Olivier(*) gère la ruche qui dit oui de la rue Papin dans le 3e arrondissement de Paris. Ce militant écologiste a créé un réseau comprenant 1.890 membres et 32 producteurs locaux avec 300 produits référencés. Un énorme travail qui paie puisque sa ruche fait désormais partie des plus actives de la capitale. Sur les deux derniers mois, il revendique 120 commandes.

La ruche était pour lui comme une évidence, surtout après une mauvaise expérience en Amap. « Je me suis enfui. Je me suis fait engueuler parce que je n’avais pas fait mon tour de distribution ». Au moins avec la Ruche, il n’y a pas d’obligation d’inscription, de cotisation, de tour de distribution…
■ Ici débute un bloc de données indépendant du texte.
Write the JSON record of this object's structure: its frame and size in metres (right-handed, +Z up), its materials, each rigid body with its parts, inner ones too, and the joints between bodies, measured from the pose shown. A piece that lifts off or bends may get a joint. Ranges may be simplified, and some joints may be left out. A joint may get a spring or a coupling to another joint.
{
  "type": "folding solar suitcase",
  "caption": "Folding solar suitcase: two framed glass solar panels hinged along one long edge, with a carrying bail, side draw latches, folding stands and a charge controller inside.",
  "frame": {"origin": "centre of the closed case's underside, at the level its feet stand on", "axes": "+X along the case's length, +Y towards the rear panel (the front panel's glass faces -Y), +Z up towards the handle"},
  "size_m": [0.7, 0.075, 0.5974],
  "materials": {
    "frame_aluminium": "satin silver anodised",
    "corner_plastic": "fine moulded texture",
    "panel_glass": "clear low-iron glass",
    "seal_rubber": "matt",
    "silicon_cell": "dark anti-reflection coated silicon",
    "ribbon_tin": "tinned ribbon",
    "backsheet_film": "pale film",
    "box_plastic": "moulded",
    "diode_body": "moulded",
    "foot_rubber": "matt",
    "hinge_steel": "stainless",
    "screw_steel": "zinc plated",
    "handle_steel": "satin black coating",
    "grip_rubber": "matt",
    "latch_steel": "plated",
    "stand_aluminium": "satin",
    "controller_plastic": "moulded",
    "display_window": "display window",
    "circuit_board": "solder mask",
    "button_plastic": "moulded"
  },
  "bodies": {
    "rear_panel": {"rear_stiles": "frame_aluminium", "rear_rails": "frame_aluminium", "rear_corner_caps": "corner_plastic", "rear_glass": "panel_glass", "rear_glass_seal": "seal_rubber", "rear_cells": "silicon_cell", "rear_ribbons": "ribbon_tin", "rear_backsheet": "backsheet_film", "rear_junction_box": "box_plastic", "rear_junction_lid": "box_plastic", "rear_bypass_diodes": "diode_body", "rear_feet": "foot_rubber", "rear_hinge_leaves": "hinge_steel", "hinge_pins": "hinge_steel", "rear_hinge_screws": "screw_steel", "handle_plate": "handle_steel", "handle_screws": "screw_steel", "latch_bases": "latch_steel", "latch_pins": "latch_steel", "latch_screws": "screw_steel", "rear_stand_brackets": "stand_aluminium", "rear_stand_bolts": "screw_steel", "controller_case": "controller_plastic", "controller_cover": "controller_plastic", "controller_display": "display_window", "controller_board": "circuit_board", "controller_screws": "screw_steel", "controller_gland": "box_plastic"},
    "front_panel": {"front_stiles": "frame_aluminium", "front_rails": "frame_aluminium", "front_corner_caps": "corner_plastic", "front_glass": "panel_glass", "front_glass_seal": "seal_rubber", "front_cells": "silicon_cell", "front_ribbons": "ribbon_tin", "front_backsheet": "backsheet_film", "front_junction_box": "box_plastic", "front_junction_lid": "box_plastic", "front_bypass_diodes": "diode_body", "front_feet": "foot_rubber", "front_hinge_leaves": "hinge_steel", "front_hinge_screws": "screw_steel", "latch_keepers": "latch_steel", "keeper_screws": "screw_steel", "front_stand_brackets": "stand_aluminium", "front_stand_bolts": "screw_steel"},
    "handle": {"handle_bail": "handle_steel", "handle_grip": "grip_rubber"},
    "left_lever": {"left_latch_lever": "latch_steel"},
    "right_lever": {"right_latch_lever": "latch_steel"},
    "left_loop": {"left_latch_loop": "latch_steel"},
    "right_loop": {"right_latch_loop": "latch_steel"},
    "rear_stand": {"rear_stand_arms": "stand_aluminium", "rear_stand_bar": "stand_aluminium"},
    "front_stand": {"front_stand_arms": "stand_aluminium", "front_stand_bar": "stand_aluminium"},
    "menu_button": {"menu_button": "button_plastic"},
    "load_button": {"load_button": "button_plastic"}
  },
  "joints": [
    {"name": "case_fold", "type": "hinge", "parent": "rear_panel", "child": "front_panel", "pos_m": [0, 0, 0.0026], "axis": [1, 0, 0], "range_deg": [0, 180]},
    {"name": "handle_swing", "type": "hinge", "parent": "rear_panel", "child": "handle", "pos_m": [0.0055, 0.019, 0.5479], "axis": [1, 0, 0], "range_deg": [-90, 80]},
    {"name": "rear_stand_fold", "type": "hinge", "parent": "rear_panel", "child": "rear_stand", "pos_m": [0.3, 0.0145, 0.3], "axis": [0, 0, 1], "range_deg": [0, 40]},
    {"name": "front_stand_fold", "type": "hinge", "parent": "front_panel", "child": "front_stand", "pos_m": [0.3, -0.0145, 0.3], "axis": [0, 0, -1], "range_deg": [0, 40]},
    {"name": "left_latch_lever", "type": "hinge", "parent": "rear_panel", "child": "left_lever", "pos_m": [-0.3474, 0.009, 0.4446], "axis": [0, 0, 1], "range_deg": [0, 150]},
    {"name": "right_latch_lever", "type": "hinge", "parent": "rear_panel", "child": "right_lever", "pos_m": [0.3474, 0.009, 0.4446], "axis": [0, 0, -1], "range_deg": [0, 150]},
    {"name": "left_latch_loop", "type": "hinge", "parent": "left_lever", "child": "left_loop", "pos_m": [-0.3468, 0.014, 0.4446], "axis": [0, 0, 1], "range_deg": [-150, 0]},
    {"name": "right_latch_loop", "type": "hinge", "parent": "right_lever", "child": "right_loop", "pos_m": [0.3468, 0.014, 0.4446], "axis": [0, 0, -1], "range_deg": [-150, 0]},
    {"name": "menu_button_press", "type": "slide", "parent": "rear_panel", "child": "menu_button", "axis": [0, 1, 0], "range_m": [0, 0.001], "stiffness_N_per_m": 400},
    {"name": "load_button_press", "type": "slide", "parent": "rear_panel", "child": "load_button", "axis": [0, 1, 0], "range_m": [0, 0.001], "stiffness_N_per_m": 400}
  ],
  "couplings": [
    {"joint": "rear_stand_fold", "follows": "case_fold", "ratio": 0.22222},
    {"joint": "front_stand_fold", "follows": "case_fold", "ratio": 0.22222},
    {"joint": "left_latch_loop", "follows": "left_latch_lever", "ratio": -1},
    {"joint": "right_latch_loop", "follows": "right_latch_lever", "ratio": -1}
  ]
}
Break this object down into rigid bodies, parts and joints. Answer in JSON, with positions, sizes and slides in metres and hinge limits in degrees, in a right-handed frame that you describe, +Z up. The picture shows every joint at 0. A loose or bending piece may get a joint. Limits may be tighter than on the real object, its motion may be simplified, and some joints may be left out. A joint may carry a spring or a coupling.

Mais c’est un gros investissement, reconnaît-il. Il faut non seulement chercher les producteurs, mais aussi coordonner l’ensemble. Un gros travail a été effectué au sein de son organisation pour rationaliser les coûts de transport, en les regroupant au maximum par bassin de production. Ainsi, une Scop de transport a vu le jour pour permettre de gérer l’acheminement de certaines marchandises. Un camion a notamment été co-financé à travers le crowdfunding.

Un revenu de 700 euros par mois

Olivier admet que cette activité lui fournit un bon complément de revenus, de l’ordre de 700 euros par mois. Et de se justifier en soulignant que « la rémunération créée une exigence ». Nous sommes donc très loin de l’univers amapien qui » diabolise l’échange marchand ».

Pour Olivier, la Ruche, c’est un formidable anti-dépresseur. « Il faut le vivre pour le croire ». « On parle aux gens. Ça crée une communauté de contact dans une atmosphère très harmonieuse ».

Le système est tellement bien huilé que la Ruche a adopté un système de numéro pour les membres. Pas évident que cela favorise la convivialité, les abeilles devenant des numéros, un peu comme Patrick Mc Goohan dans Le Prisonnier… Lors de notre présence, les échanges entre consommateurs et les producteurs se bornaient bien souvent à « commande n° 34, s’il vous plait ». Si Olivier reconnaît que cela casse un peu le mythe du rapprochement entre les producteurs et les consommateurs, il admet toutefois que cela permet d’aller beaucoup plus vite dans la distribution des colis. Un producteur évoque certaines Ruches où l’on peut goûter les produits, à chaque distribution, un peu à l’image de celle du comptoir général, situé dans le 10e arrondissement de Paris, qui organise un repas pour tous les membres présents.

  >> La Ruche qui dit Oui de la Gaîté Lyrique en vidéo :

Concernant les revenus, les producteurs semblent globalement satisfaits. Certains participent à plusieurs réseaux pour rentabiliser leur déplacement. « Je ne gagne pas mieux mais pas moins bien ma vie avec ce système », admet Michaël Robert, maraîcher de Seine-Maritime. « C’était une autre optique de développement », poursuit-il, louant le fait qu’en se déplaçant il sait que tout sera vendu sur place, contrairement au marché. Pour un autre producteur présent lors de notre passage, ce n’est pas évident à chaque fois puisqu’il faut un minimum de 300 euros de transactions pour rentrer dans ses frais. Hors ce jour-là, il affichait un chiffre d’affaires d’à peine 150 euros…

Alexandra, une jeune membre de la Ruche, évalue ses dépenses hebdomadaires entre 20 et 25 euros. Si elle reconnaît que le critère de l’argent n’est pas vraiment celui qu’elle regarde en premier, elle considère qu’avec son panier pour une personne de légume qui couvre les besoins de deux, le fromage, le lait, le beurre et les yaourts qu’elle commande chaque semaine, c’est pas cher payé pour la qualité. « J’ai l’impression de manger mieux », conclut-elle. Mission remplie pour la Ruche.

 (*) A sa demande, son prénom a été changé.